# REQUIREMENTS:
Among the lines of these entries, how many hold the word "that"? State only the number.

-- Begin --

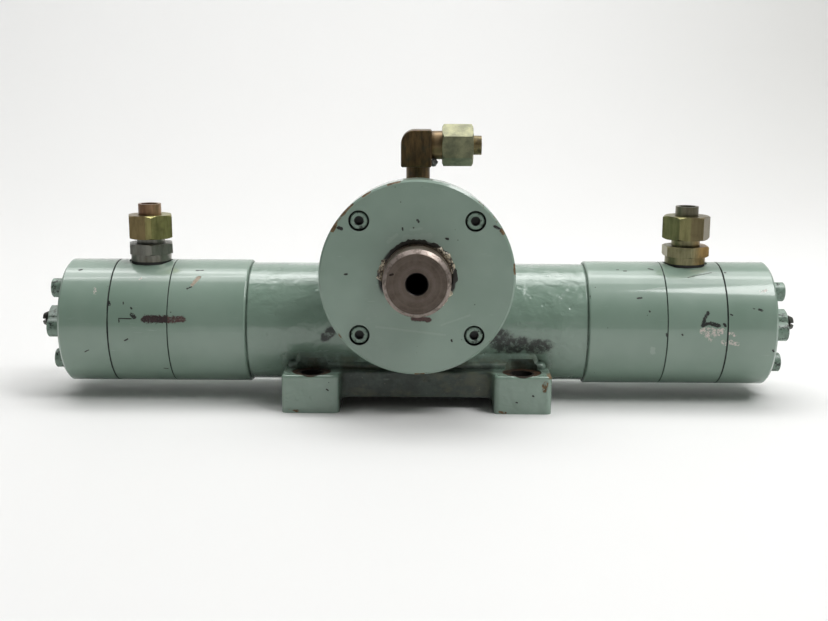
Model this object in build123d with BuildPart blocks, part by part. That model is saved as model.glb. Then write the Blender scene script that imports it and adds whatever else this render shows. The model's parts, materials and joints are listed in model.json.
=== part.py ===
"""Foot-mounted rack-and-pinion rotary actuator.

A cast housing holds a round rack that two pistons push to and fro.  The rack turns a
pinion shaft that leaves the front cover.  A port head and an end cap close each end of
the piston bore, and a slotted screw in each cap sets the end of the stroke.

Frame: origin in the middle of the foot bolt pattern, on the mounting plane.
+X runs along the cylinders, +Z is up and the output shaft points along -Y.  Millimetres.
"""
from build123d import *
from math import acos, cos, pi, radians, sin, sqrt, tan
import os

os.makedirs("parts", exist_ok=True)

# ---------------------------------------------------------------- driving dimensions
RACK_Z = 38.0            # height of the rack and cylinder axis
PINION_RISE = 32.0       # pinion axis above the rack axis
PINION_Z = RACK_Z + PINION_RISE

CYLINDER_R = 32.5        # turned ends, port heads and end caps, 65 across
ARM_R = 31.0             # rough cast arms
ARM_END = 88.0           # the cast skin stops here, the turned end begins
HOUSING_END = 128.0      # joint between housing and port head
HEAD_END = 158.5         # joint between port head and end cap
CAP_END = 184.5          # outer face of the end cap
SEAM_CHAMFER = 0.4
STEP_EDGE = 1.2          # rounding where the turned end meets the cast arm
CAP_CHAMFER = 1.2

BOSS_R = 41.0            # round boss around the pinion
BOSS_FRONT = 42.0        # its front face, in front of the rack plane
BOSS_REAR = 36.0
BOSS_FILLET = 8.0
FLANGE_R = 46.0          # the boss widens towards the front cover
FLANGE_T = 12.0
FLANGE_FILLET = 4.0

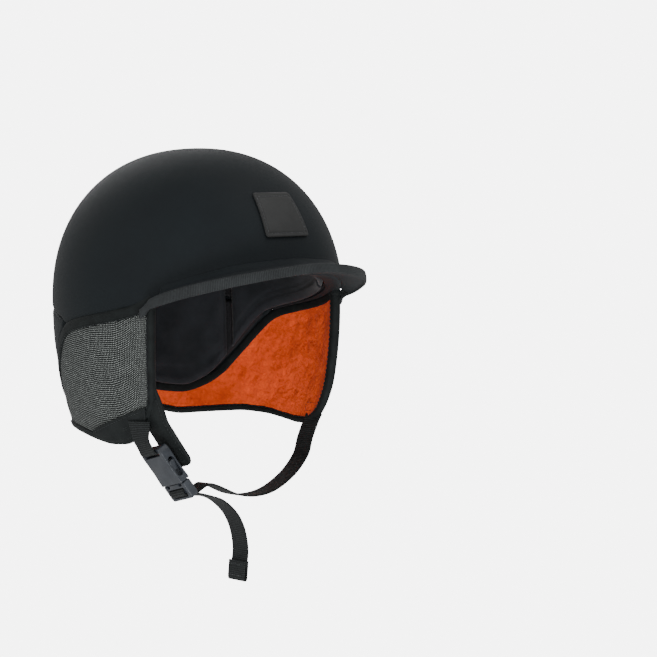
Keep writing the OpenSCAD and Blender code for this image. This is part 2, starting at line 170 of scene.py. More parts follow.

-- End --

# ANSWER BELOW:
3